Dante drove us over to Punta de Lobos after the vet. As the big waves crashed against the cliff and the small ones crashed against themselves, he wrapped his arms around me from behind. He kissed the top of my head until I turned to meet him.
In my last days there, I watched the men mix wine from the barrels in the bodega. I wondered what it would be like to return home. I’d been living in a bubble for weeks, one that ironically expanded my worldview and perception of self.
The hostess of my last party in Chile welcomed me as “the girl Dante is in love with” while her husband asked me if I, too had ever been in love. “Yes and right now” he answered his own question for me. Another older lady announced she was adopting me, leaned close and whispered, “what a sight it is, the two of you. You know it’s either you take him with you, or you must come back.” I liked our attention because we hadn’t discussed what would happen once I left. Neither of us had ever been in a situation like this before. Every time I’d bring it up he’d say “not now, we are living in this moment.” It would make me sad and angry but most of all thankful. I loved all of those people, and I loved the way I felt nestled comfortably like the morning I woke up in the library. I loved the tight embraces from Leone followed by his version of Bob Marley’s “I wanna love ya!” Absorbing every moment was what made it all so special.
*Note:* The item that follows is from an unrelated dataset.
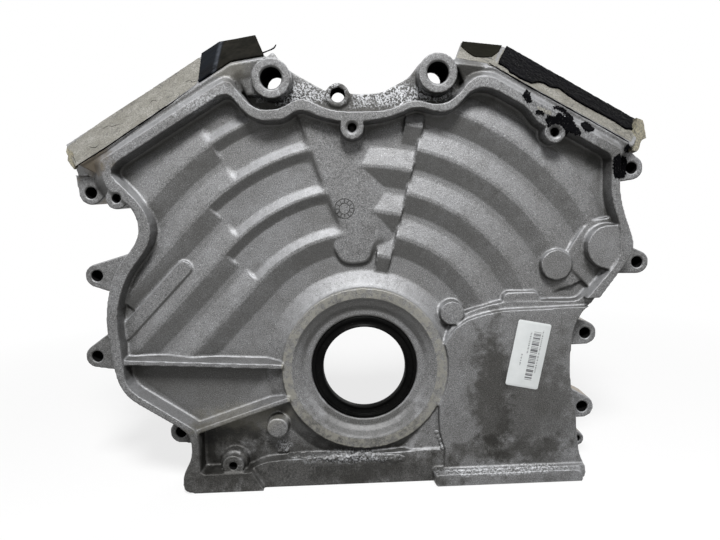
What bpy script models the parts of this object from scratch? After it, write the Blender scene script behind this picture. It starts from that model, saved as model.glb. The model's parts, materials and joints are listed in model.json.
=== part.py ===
"""Timing cover of a V engine, with the remains that are still stuck to it.

The casting stands on its oil-pan face. +X points to the right of someone who looks at the
front of the engine, +Z up and +Y from the front of the cover to the cylinder block.
Depths in this script are measured from the front plane of the rail towards the block.
"""

import math

import bmesh
import bpy
from mathutils import Matrix, Vector

# Overall sizes of the casting, in metres
COVER_DEPTH = 0.046
PAN_STRIP_MIDDLE = 0.009
RECESS_DEPTH = 0.016
FLOOR_WALL = 0.005
RECESS_DRAFT = 0.0011
SEAT_GAP = 0.0003

# Crankshaft opening and its seal
CRANK_HEIGHT = 0.1015
SEAL_DIAMETER = 0.090
SEAL_WIDTH = 0.012
SEAL_SECTION = 0.010
SEAL_FACE_DEPTH = 0.0115
BORE_STOP = 0.003
RING_FACE_DEPTH = 0.006
RING_OUTER_DIAMETER = 0.1394
RING_INNER_DIAMETER = 0.1224
CONE_DIAMETER = 0.168
BACK_BOSS_HEIGHT = 0.010
SPRING_WIRE = 0.0022
SPRING_INSET = 0.0040
LIP_WALL = 0.0019
SEAL_WEB_INSET = 0.0022

# Cylinder heads: both faces lean at the bank angle and flare towards the block
BANK_ANGLE = math.radians(30.0)
HEAD_FACE_NEAR = 0.2685
HEAD_FLARE = 0.028
HEAD_FACE_DEPTH = 0.009
HEAD_LIP = 0.0025
HEAD_WEDGE = 0.0185
HEAD_RAIL_DROP = 0.0104
HEAD_RAIL_WIDTH = 0.0078
HEAD_BODY_DROP = 0.0080
HEAD_WALL = 0.0127

# Bolts, dowels and threaded holes
BOLT_HOLE = 0.0092
EAR_RADIUS = 0.0098
EAR_DEPTH = 0.020
BIG_BORE = 0.0162
BIG_BOSS_RADIUS = 0.0155
BIG_BOSS_CHAMFER = 0.0014
SMALL_BORE = 0.0115
SMALL_BOSS_RADIUS = 0.0097
SMALL_BOSS_DEPTH = 0.019
THREAD_HOLE = 0.0066
THREAD_DEPTH = 0.014
PAN_HOLE = 0.0066
PAN_HOLE_DEPTH = 0.012

# Ripples of the front wall, rings about the crankshaft
RIPPLE_FIRST = 0.115
RIPPLE_PITCH = 0.0367
RIPPLE_HEIGHT = 0.0042
RIPPLE_CREST = 0.0012
RIPPLE_BASE_GAP = 0.0004
RIPPLE_SINK = 0.0005
NARROW_RIPPLE = 0.0085
RIPPLE_STEP_ANGLE = math.radians(4.0)

# Ribs, pads and the raised panel
RIB_FRONT_DEPTH = 0.003
RIB_THICKNESS = 0.0042
RIB_FOOT = 0.0085
PANEL_DEPTH = 0.003
PANEL_RIM_DEPTH = 0.008
STRIP_DEPTH = 0.006
LIP_PROUD = 0.005
LIP_HEIGHT = 0.0135
BACK_RIB_HEIGHT = 0.009
BACK_RIB_THICKNESS = 0.0045

# Remains and label
LABEL_LENGTH = 0.057
LABEL_WIDTH = 0.028
LABEL_THICKNESS = 0.0003
LABEL_LEAN = math.radians(-12.0)
LABEL_CENTRE = (0.1377, 0.1101)
LEFT_GASKET_THICKNESS = 0.0018
RIGHT_GASKET_THICKNESS = 0.0016
PATCH_THICKNESS = 0.0008

# How finely round shapes are cut into facets
CORNER_STEPS = 4
BIG_ROUND = 52
MEDIUM_ROUND = 26
SMALL_ROUND = 20

FLOOR_DEPTH = RECESS_DEPTH + FLOOR_WALL
HEAD_FACE_FAR = HEAD_FACE_NEAR + HEAD_FLARE
HEAD_RAIL = HEAD_FACE_NEAR - HEAD_RAIL_DROP
HEAD_BODY = HEAD_FACE_FAR - HEAD_BODY_DROP
SEAL_LIP = SEAL_DIAMETER / 2 - SEAL_SECTION
SINK = 0.002
OVERRUN = 0.006
CLEAR_BESIDE = 0.3
CLEAR_BELOW = 0.03
MERGE_DISTANCE = 0.000005
FLAT_ANGLE = math.radians(0.05)


def at(depth):
    """World Y of a depth behind the rail's front plane."""
    return depth - PAN_STRIP_MIDDLE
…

Political issues raged in Santiago. Leone and Dante luckily had to go into the city the day before my flight. The banks had been closed all week, so it took Leone two hours there. Dante walked me around the city arm in arm, and I felt such pride walking a foreign city with a partner. I’d done it alone dozens of times, but Santiago saw me differently. The atmosphere was eerie, although people in work clothes bustled to lunch to assume routine. We went into a cafe for empanadas, and I watched a tank and several police cars skulk by. Chants would start and stop like traffic lights building an overall, unavoidable tension.
Back on the street, pedestrians coughed and rubbed their eyes. “Do you feel that?!” Dante asked me in horror. Delayed, my eyes and throat stung just enough to be irritated. “Police gas!” He brought me into an alleyway to recover from the poisonous mist. I could see a mild fear sweep over him as he reassured me we’d be safe. My nervousness felt like stage fright compared to how his looked. They brought me to their friend’s house just outside of city center and decided to join me in spending the night. We watched on TV as a shopping mall burned to the ground. A metro stop went up in flames, and the street I walked earlier had people throwing gas bombs and spray painting police vans. The chaos continued to stir in my head as I laid next to Dante one last time. He whispered, “one more night with you is a present.”
Leone and Dante left right before dawn. Leone always managed to thank me before I could thank him. Dante walked me back down the dark hallway towards the bedroom, and we spoke quickly like taking turns reciting items on a grocery list. I lost count how many times we kissed. The truck started outside.
Alone in the bedroom two hours before my taxi, I realized he never sang the chorus but always right up to it, “…Que sera, sera! Whatever will be, will be.”